Voilà pour la théorie. Il restait à la vérifier par la dégustation des deux versions de Dom Pérignon 2004, l’une dégorgée en 2012, l’autre (P2) en 2021. Le scénario de la vendange 2004 intimement lié à la faible récolte de l’année précédente, ressemble à celui de 1970. En 2003, le gel printanier avait touché 43% du vignoble. Un été caniculaire avait suivi, chaud et très ensoleillé, les ceps avaient donc accumulé énormément d’énergie qu’ils ont mis en réserve puisqu’ils avaient peu de raisins à nourrir. « La vigne est une plante pluriannuelle, ce qu’elle vit une année, a un impact sur l’année suivante, et même encore sur celle d’après. » C’est donc cette réserve qui explique l’abondance record de la vendange 2004, une année par ailleurs incroyable d’harmonie. « Il n’y avait rien de plus simple que 2004, en tant que vigneron et même en tant qu’œnologue, il suffisait d’accompagner. On a eu la bonne pluie au bon moment, le bon soleil au bon moment. Le climat très doux a amené des vendanges tardives qui ont débuté le 24 septembre. » Le résultat ce sont des vins mûrs, qui ont une belle générosité, mais avec un côté aérien, une buvabilité, une élégance, qui n’existent que dans ces années de gros rendement.

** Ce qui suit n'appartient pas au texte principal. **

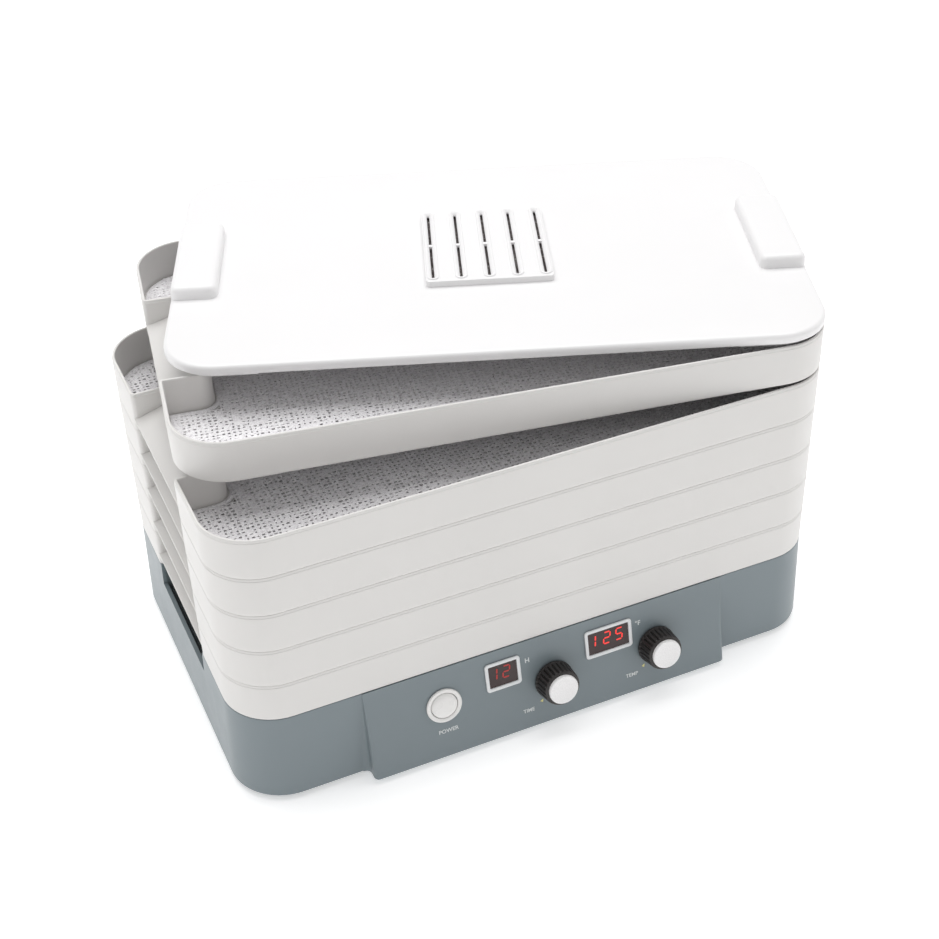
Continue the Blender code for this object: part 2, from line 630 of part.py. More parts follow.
def build_motor(root):
    """The motor on its bracket, with the impeller on its shaft and a shroud round the impeller."""
    bracket_top = MOTOR_LOW - GAP
    legs = [block((x - 0.006, -0.010, COVER_TOP + GAP), (x + 0.006, 0.010, bracket_top - 0.0005))
            for x in (-0.052, 0.052)]
    bar = block((-0.060, -0.012, bracket_top - 0.002), (0.060, 0.012, bracket_top))
    bracket = body("motor_bracket", bar, "steel", root)
    add(bracket, merged(legs), "legs")

    case = turned([(0, MOTOR_HIGH + 0.0015), (0.004, MOTOR_HIGH + 0.0015), (0.004, MOTOR_HIGH),
                   (MOTOR_R - 0.002, MOTOR_HIGH), (MOTOR_R, MOTOR_HIGH - 0.002),
                   (MOTOR_R, MOTOR_LOW + 0.0017), (MOTOR_R - 0.002, MOTOR_LOW), (0, MOTOR_LOW)], 24)
    motor = body("fan_motor", case, "motor_dark", root, 35)
    cut(motor, rod(SHAFT_R + 0.0001, 0.020, 0.04, segments=12), "shaft_bore")
    body("motor_shaft", rod(SHAFT_R, 0.0205, FAN_HIGH - 0.0035, segments=12), "steel", root, 35)
    body("fan_impeller", fan_mesh(), "fan_plastic", root, 35)
    shroud = plate([circle(SHROUD_R + SHROUD_T, 32), circle(SHROUD_R, 32)], SHROUD_LOW, ARM_Z - GAP)
    body("fan_shroud", shroud, "fan_plastic", root, 35)


def build_heater(root):
    """Ring element on crossed arms that hang from the deck, with its cut-out and the air sensor."""
    arm_top = ARM_Z + ARM_T
    bracket = body("heater_bracket", block((-ARM_REACH, -0.003, ARM_Z), (ARM_REACH, 0.003, arm_top)), "steel",
                   root)
    cross_arm = block((-0.003, -ARM_REACH, ARM_Z + 0.0001), (0.003, ARM_REACH, arm_top - 0.0001))
    add(bracket, cross_arm, "cross_arm")
    reach = ARM_REACH - 0.0021
    clips = [block((x - 0.002, y - 0.002, arm_top - 0.0004), (x + 0.002, y + 0.002, DECK_Z - GAP))
             for x, y in ((reach, 0), (-reach, 0), (0, reach), (0, -reach))]
    add(bracket, merged(clips), "clips")
    element = ring(ELEMENT_R, ELEMENT_TUBE_R, arm_top + GAP + ELEMENT_TUBE_R)
    body("heater_element", element, "element_metal", root, 60)
    cutout = turned([(0, 0.060), (0.008, 0.060), (0.008, arm_top + GAP), (0, arm_top + GAP)], 16)
    body("thermal_cutout", cutout, "motor_dark", root, 35)

    deck_top = DECK_Z + DECK_T + GAP
    probe = turned([(0, 0.0700), (0.0012, 0.0694), (0.0016, deck_top + 0.001), (0.0040, deck_top + 0.001),
                    (0.0040, deck_top), (0, deck_top)], 10)
    sensor = body("temp_sensor", probe, "steel", root, 35)
    sensor.location = (0, DUCT_R + 0.016, 0)


def build_guard(root):
    """Finger guard over the duct: a rim, two hoops and four spokes."""
    low, thickness, bar, overlap = DECK_Z + DECK_T + GAP, 0.0022, 0.0012, 0.005
    rim = plate([circle(DUCT_R + overlap, 32), circle(DUCT_R - 0.001, 32)], low, low + thickness)
    grille = body("guard_grille", rim, "base_grey", root, 35)
    reach = DUCT_R + overlap - 0.0005
    spokes = [block((-reach, -bar, low), (reach, bar, low + thickness)),
              block((-bar, -reach, low + 0.0001), (bar, reach, low + thickness - 0.0001))]
    for k, spoke in enumerate(spokes, 1):
        add(grille, spoke, f"spoke_{k}")
    for k, radius in enumerate(HOOPS, 1):
        hoop = plate([circle(radius + bar, 20), circle(radius - bar, 20)], low + 0.0003,
                     low + thickness - 0.0003)
        add(grille, hoop, f"hoop_{k}")


def build_power_board(root):
    """The mains board on its four standoffs, with its transformer, relay and capacitor as blocks."""
    low, high = COVER_TOP + 0.006, COVER_TOP + 0.0076
    board = body("power_board", block((-0.150, 0.060, low), (-0.085, 0.108, high)), "board_green", root)
    standoffs = [rod(0.003, COVER_TOP + GAP, low + 0.0003, (x, y), 8)
                 for x in (-0.145, -0.090) for y in (0.065, 0.103)]
    add(board, merged(standoffs), "standoffs")
    seat = high - 0.0001
    components = [block((-0.140, 0.070, seat), (-0.122, 0.086, 0.032)),
                  block((-0.112, 0.072, seat), (-0.096, 0.088, 0.026)),
                  block((-0.140, 0.092, seat), (-0.100, 0.102, 0.022))]
    add(board, merged(components), "components")


# ---------------------------------------------------------------- control panel and what it carries
def panel_matrix():
    """At the middle of the panel's top edge: local Y up the slope, local Z out of the face."""
    return Matrix.Translation((0, -DEPTH / 2, BASE_TOP)) @ Matrix.Rotation(math.pi / 2 - TILT, 4, "X")


def build_panel(root):
    """The wedge-shaped fascia: a sloping face with cheeks and a bottom, open at the back."""
    front, back = -DEPTH / 2, -DEPTH / 2 + 0.0025
    top, bottom = BASE_TOP - GAP, FOOT_H
    wedge = [(back, bottom), (back, top), (front, top), (front - PANEL_OUT, bottom)]
    shell = softened(plate([wedge], -PANEL_HALF, PANEL_HALF, SIDE), 0.0011, 2, 30)
    panel = body("control_panel", shell, "base_grey", root, 35)
    slope = PANEL_OUT / (top - bottom)
    inset = PANEL_T / math.cos(TILT)
    floor, roof = bottom + PANEL_T, top - 0.004
    hollow = [(back + 0.01, floor), (back + 0.01, roof), (front + inset - slope * (top - roof), roof),
              (front - PANEL_OUT + inset + slope * PANEL_T, floor)]
    cut(panel, plate([hollow], -PANEL_HALF + PANEL_T, PANEL_HALF - PANEL_T, SIDE), "hollow")
    holes = [rod(BEZEL_R - 0.0012, -0.02, 0.01, BUTTON_AT, 20)]
    holes += [rod(STEM_R + 0.0008, -0.02, 0.01, spot, 12) for spot in (TIME_KNOB_AT, TEMP_KNOB_AT)]
    for (width, height), spot in ((TIME_FRAME, TIME_DISPLAY_AT), (TEMP_FRAME, TEMP_DISPLAY_AT)):
        holes.append(plate([rectangle(width - 0.0024, height - 0.0024, 0.0008, 1, spot)], -0.02, 0.01))
    cut(panel, moved(merged(holes), frame=panel_matrix()), "openings")


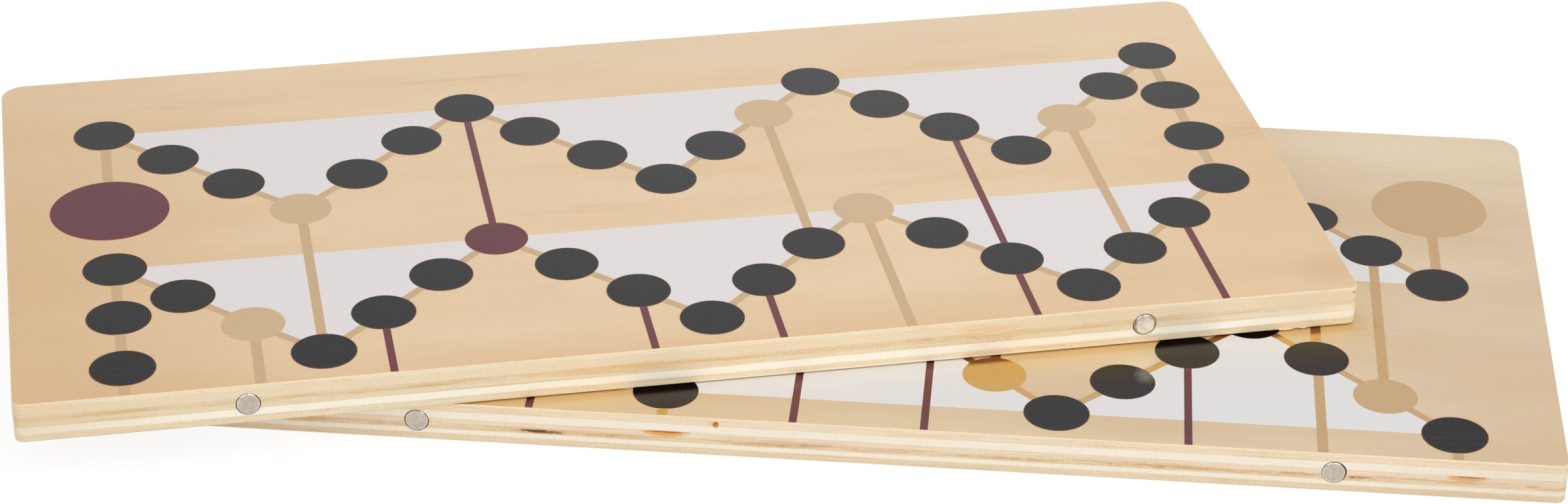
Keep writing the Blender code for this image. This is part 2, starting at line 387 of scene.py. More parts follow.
def make_magnet(name, x, low, rim, proud, finishes):
    """A nickel disc lying in its bore: a satin face set a hair inside a polished, rounded rim."""
    face_y = -panel_depth / 2 - magnet_stand_out - proud
    middle = Vector((x, 0, -panel_thickness / 2 - low))
    bpy.ops.mesh.primitive_cylinder_add(
        vertices=magnet_sides, radius=magnet_radius, depth=magnet_length - proud,
        location=(x, face_y + (magnet_length - proud) / 2, middle.z), rotation=(math.radians(90), 0, 0),
    )
    magnet = bpy.context.object
    magnet.name = name
    magnet.data.name = name
    bpy.ops.object.transform_apply(location=True, rotation=True, scale=True)
    for finish in finishes:
        magnet.data.materials.append(finish)
    edit_faces(magnet, lambda face: face.normal.y < -0.99)
    bpy.ops.mesh.bevel(offset=rim, segments=6, affect="EDGES")
    edit_faces(magnet, lambda face: face.normal.y < -0.999 and face.area > magnet_radius ** 2)
    bpy.ops.mesh.inset(thickness=magnet_face_inset, depth=-magnet_face_sink)

    def on_rim(face):
        return face.center.y < face_y + rim and (face.center - middle).xz.length > magnet_radius / 2

    edit_faces(magnet, on_rim)
    magnet.active_material_index = 1
    bpy.ops.object.material_slot_assign()
    bpy.ops.mesh.select_all(action="SELECT")
    bpy.ops.mesh.normals_make_consistent(inside=False)
    bpy.ops.object.mode_set(mode="OBJECT")
    bpy.ops.object.shade_smooth_by_angle(angle=math.radians(35))
    return magnet


def make_splinters(name):
    """Slivers of the bottom face veneer that the saw tore along the joining edge."""
    slivers = []
    for x, length, dip, swing in splinters:
        place = (x, -panel_depth / 2 + splinter_inset, -panel_thickness + splinter_rise)
        bpy.ops.mesh.primitive_cone_add(
            vertices=7, radius1=splinter_root_radius, radius2=splinter_tip_radius, depth=length,
            location=place, rotation=(0, math.radians(90 + dip), math.radians(swing)),
        )
        sliver = bpy.context.object
        bpy.ops.object.transform_apply(location=True, rotation=True, scale=True)
        into_edit_mode(sliver)
        bpy.ops.mesh.subdivide(number_cuts=2, smoothness=0.4)
        bpy.ops.transform.resize(value=(1, 1, splinter_flattening), center_override=place)
        bpy.ops.object.mode_set(mode="OBJECT")
        slivers.append(sliver)
    return join_as(name, slivers)


# Finishes

# The panel in millimetres, as the finishes see it
panel_end = 500 * panel_length
joining_edge = -500 * panel_depth
face_level = 1000 * panel_thickness

# How near the upper half has to be for the painted warm light and shade under its edge to show on the lower
# one
cover_reach = 0.04
open_sky_share = 0.93

# What darkens the wood, as linear colours that multiply it. The warm wash and the shade wash are painted warm
# light and painted shade along the upper half's joining edge
washes = {
    "streak": (0.74, 0.55, 0.33, 1), "thread": (0.72, 0.55, 0.36, 1), "speckle": (0.66, 0.52, 0.36, 1),
    "rib": (0.78, 0.68, 0.52, 1), "stroke": (0.84, 0.66, 0.46, 1), "glue": (0.74, 0.58, 0.38, 1),
    "painted_warmth_and_shade": (1.0, 0.90, 0.50, 1), "shade": (0.86, 0.70, 0.42, 1),
    "fibre": (0.72, 0.56, 0.38, 1), "pore": (0.66, 0.48, 0.32, 1), "mottle": (0.74, 0.64, 0.52, 1),
}


def seen(red, green, blue):
    """The linear colour of values read on a screen."""
    def linear(value):
        value /= 255
        return value / 12.92 if value <= 0.04045 else ((value + 0.055) / 1.055) ** 2.4
    return (linear(red), linear(green), linear(blue), 1)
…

Lorsque l’on déguste la version « Vintage », on perçoit bien cette légèreté. C’est un vin facile, discret. Le vieillissement lui a déjà donné une certaine patine, une ouverture, une souplesse et des notes d’évolution. Au contraire, la version P2 est marquée par une étonnante fraîcheur qui donne l’impression que le vin a encore un large potentiel de vieillissement tandis que les arômes sont plus précis. « A chaque fois que je mets côte à côte un Vintage et sa version P2, ce que je remarque, c’est que la maturation vient toujours compléter ce qui était un peu la fragilité ou le manquement du vin. Sur 2004, ce caractère aérien est aussi l’endroit par où il pêchait un peu, la nature nous avait donné du volume mais pas nécessairement de la matière. P2 vient pallier cela, vous l’observez sur toute la longueur du vin, mais particulièrement sur la finale où vous sentirez un peu d’amertume, de salinité, une légère astringence. On voit que cette maturation supplémentaire est venue affermir, densifier la matière, renforcer les contours de cet espace, de ce volume, que nous avait offert la nature en 2004. »
Pour explorer cette cuvée, le mieux est encore de la confronter aux créations gastronomiques les plus audacieuses. « Dans notre métier, nous avons la chance de nous projeter dans toutes les couches du temps et de les voir se manifester dans le produit fini à travers ses différentes couches sensorielles. Voilà pourquoi lorsque l’on déguste le champagne, on doit le challenger avec des plats de grands chefs. C’est la seule manière de révéler ces strates à la manière d’un archéologue qui viendrait gratter le sol à l’abbaye d’Hautvillers où 1700 ans d’histoire se sont accumulés sous nos pieds. Tout est là, il suffit de creuser ! » Le moins que l’on puisse dire, c’est que le menu préparé par Amaury Bouhours et Cédric, chef du Meurice, ne cherchait pas à ménager le vin et qu’il fallait effectivement tout le caractère de cette Plénitude 2 pour lui tenir tête. Le plat le plus osé était certainement le dessert, une glace au citron dont l’acidité dissipait complètement celle du champagne pour ne plus laisser apparaître que ses arômes, une mise à nue périlleuse que seule l’extrême complexité développée par la Plénitude 2 permettait d’affronter.